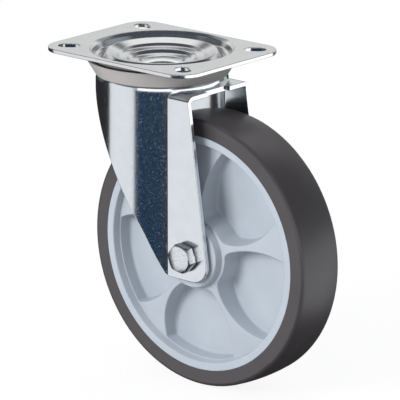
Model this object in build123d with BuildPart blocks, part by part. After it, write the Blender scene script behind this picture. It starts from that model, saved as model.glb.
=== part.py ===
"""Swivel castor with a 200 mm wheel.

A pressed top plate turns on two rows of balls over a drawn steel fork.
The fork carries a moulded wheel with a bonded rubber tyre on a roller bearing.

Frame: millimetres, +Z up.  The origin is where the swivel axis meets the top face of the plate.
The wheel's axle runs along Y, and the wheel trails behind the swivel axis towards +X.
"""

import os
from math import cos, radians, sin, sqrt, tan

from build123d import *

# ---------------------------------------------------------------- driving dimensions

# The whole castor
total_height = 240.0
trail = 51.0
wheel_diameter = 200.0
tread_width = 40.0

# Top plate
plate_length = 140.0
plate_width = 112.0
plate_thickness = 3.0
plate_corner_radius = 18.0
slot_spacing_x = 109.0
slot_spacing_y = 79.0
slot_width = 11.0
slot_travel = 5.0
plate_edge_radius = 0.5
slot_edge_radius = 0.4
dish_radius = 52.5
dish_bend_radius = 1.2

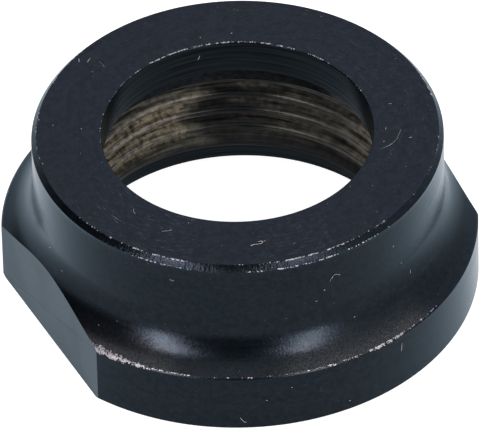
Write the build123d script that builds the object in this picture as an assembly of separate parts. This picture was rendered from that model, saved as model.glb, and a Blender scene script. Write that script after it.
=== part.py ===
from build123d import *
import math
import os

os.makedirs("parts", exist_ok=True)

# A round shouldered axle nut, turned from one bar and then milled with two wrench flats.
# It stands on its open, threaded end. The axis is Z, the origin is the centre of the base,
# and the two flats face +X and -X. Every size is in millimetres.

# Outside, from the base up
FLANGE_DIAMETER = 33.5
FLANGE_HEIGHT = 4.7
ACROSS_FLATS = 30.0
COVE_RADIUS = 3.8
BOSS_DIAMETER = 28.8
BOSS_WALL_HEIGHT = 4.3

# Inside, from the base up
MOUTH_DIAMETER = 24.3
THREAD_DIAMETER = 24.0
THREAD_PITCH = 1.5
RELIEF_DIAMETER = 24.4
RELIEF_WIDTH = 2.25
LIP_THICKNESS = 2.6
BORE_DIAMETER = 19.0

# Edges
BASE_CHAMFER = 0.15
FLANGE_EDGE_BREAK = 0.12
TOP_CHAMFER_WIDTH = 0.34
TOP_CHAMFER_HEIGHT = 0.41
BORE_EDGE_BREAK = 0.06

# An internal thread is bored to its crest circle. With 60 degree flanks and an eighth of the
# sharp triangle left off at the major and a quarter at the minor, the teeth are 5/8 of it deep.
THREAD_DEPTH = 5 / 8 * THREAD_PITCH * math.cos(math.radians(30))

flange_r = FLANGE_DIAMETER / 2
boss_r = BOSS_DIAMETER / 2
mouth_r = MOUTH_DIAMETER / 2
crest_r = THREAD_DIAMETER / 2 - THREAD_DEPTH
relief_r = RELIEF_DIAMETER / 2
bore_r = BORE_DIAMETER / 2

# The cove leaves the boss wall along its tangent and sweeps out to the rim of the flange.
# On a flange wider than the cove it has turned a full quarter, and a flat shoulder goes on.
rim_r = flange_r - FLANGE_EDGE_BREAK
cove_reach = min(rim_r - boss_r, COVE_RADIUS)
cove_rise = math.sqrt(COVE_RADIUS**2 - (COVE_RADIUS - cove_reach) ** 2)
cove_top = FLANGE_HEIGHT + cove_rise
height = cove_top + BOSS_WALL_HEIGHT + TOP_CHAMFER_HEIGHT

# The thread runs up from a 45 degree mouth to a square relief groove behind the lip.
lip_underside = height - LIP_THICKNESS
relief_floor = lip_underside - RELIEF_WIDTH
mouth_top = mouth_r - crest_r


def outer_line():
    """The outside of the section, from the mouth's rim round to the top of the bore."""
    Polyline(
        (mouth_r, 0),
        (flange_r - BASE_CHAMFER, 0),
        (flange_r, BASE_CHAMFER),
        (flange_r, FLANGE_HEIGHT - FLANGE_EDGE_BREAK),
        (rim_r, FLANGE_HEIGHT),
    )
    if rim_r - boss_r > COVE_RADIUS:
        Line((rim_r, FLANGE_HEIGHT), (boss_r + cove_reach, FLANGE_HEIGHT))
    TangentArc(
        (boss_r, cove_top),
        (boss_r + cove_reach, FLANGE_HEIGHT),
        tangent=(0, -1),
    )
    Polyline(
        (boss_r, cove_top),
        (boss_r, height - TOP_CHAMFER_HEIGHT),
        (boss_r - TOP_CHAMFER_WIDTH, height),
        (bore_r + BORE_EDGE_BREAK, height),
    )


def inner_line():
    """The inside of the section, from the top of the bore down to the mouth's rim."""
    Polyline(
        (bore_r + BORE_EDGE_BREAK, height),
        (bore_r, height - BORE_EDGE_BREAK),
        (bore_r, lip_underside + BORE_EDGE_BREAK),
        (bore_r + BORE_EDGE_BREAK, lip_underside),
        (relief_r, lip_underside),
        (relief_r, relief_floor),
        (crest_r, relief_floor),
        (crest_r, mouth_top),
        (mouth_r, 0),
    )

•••

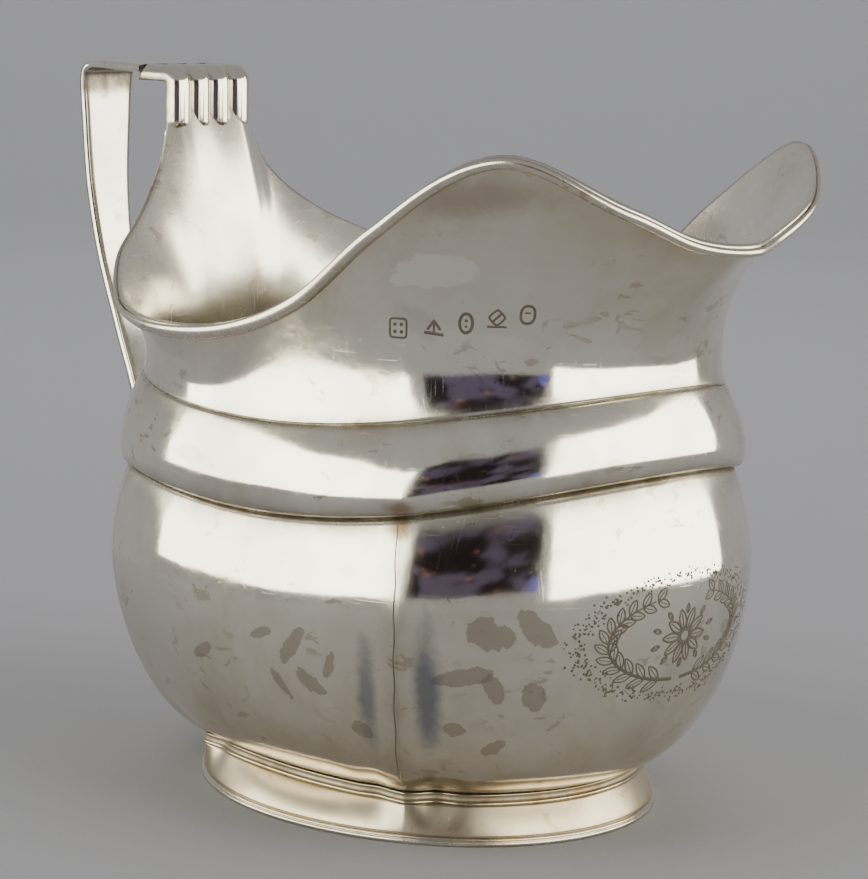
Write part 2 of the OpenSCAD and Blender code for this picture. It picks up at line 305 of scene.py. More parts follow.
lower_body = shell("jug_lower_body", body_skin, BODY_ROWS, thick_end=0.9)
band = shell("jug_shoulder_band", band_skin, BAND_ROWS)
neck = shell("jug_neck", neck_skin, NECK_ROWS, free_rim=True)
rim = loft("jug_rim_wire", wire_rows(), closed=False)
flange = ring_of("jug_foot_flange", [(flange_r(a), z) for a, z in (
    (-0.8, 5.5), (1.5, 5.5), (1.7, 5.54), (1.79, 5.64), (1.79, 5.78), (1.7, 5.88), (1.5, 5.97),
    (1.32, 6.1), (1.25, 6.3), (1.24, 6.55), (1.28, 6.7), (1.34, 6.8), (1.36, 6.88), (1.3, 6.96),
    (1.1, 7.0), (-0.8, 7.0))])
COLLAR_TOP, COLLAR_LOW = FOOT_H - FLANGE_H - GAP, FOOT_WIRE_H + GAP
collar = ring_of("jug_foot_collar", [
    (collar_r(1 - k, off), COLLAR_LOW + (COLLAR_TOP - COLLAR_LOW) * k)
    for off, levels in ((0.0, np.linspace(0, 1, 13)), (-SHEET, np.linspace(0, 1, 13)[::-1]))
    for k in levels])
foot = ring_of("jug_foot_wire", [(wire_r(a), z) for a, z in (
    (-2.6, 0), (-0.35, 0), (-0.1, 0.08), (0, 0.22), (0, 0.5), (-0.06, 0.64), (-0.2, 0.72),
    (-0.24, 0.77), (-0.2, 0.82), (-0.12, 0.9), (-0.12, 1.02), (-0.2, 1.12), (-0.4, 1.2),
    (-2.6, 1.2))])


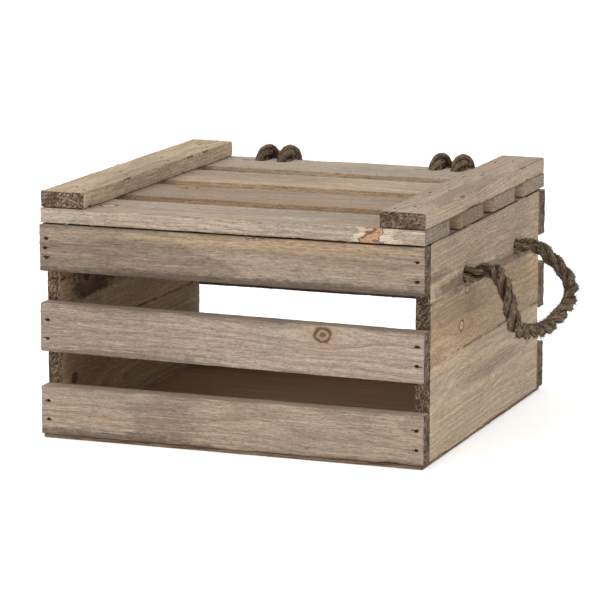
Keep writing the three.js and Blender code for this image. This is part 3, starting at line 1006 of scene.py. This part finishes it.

•••

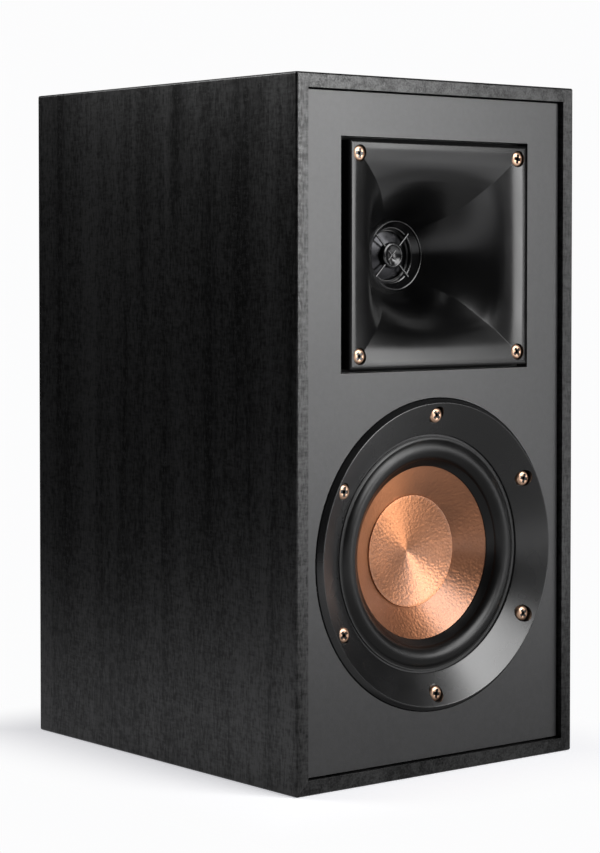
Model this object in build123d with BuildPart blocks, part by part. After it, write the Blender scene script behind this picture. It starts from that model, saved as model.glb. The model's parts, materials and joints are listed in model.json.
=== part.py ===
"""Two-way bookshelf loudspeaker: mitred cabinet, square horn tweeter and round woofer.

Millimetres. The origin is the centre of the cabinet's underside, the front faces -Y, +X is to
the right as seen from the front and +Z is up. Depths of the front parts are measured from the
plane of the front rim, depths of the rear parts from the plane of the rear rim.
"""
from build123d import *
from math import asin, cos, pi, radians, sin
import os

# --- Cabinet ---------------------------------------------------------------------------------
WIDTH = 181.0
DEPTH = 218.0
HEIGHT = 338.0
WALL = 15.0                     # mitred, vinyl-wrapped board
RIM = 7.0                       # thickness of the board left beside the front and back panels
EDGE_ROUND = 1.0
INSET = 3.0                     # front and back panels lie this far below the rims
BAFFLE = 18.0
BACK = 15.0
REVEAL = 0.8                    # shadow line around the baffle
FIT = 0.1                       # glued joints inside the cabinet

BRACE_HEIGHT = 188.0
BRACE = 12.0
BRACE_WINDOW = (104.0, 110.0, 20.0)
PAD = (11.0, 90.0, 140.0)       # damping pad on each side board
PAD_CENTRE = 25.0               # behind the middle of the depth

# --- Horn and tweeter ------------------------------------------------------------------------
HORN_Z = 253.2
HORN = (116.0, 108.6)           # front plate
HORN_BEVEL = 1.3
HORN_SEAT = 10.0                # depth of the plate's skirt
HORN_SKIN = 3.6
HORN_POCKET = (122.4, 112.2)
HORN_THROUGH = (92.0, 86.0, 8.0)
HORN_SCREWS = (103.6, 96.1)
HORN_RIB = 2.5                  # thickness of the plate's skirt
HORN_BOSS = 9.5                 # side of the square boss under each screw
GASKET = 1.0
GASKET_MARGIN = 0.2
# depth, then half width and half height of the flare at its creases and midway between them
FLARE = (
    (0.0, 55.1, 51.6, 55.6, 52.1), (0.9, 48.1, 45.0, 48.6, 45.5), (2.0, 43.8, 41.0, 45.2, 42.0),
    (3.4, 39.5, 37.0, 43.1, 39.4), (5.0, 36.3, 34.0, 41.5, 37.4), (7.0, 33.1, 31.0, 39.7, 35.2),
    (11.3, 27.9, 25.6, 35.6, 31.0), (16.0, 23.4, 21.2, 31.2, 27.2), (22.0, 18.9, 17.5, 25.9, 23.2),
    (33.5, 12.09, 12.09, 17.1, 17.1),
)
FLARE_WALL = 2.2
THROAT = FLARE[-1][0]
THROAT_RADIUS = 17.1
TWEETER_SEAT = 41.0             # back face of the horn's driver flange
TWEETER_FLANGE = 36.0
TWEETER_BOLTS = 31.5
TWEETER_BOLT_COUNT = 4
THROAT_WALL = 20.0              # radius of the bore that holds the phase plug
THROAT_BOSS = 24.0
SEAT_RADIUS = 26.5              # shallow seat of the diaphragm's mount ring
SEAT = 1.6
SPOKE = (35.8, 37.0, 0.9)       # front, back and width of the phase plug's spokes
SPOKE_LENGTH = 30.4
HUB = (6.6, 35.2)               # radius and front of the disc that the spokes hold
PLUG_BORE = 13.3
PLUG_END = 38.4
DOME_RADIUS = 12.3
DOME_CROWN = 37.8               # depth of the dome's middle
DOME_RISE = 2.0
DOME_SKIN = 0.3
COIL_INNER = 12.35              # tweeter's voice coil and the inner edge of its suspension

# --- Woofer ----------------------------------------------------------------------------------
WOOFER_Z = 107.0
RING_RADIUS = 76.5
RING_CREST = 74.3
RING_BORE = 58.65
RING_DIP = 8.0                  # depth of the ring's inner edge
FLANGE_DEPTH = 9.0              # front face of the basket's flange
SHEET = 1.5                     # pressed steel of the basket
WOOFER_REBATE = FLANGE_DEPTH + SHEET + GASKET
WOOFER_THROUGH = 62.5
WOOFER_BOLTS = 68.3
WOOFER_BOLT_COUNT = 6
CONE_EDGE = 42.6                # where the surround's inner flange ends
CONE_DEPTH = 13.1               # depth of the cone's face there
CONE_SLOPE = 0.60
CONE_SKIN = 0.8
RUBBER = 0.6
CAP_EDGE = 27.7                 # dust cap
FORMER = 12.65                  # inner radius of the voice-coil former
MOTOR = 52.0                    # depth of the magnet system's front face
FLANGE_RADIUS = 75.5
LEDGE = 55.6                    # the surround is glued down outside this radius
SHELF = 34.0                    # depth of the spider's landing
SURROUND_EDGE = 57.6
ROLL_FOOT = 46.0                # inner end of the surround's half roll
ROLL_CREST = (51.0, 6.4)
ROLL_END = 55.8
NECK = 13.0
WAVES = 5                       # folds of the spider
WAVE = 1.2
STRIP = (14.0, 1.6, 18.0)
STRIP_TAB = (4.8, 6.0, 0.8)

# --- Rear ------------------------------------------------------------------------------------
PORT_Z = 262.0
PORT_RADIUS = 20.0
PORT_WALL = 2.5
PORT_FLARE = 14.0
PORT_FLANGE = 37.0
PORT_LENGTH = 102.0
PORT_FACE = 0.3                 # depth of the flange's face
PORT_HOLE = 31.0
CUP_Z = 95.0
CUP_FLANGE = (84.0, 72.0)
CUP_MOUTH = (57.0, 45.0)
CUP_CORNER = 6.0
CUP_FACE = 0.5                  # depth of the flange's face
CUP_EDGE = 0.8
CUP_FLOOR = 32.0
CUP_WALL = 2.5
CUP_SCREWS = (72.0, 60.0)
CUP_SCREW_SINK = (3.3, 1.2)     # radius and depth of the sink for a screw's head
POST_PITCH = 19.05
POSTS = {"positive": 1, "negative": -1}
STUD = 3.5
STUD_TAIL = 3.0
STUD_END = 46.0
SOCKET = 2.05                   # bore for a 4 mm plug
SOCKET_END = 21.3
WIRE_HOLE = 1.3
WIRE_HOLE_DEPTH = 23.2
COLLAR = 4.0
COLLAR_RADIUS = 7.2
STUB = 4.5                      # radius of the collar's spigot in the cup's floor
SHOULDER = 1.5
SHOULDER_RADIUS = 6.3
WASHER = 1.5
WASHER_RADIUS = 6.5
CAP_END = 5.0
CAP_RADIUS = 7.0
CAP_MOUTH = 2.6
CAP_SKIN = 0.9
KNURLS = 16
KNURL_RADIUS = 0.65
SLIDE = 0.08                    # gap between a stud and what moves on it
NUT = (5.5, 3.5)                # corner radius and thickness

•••

Gather and copy every line of the data in which the string "Blender" is found.

Model this object in build123d with BuildPart blocks, part by part. After it, write the Blender scene script behind this picture. It starts from that model, saved as model.glb.
Write the build123d script that builds the object in this picture as an assembly of separate parts. This picture was rendered from that model, saved as model.glb, and a Blender scene script. Write that script after it.
Write part 2 of the OpenSCAD and Blender code for this picture. It picks up at line 305 of scene.py. More parts follow.
Keep writing the three.js and Blender code for this image. This is part 3, starting at line 1006 of scene.py. This part finishes it.
Model this object in build123d with BuildPart blocks, part by part. After it, write the Blender scene script behind this picture. It starts from that model, saved as model.glb. The model's parts, materials and joints are listed in model.json.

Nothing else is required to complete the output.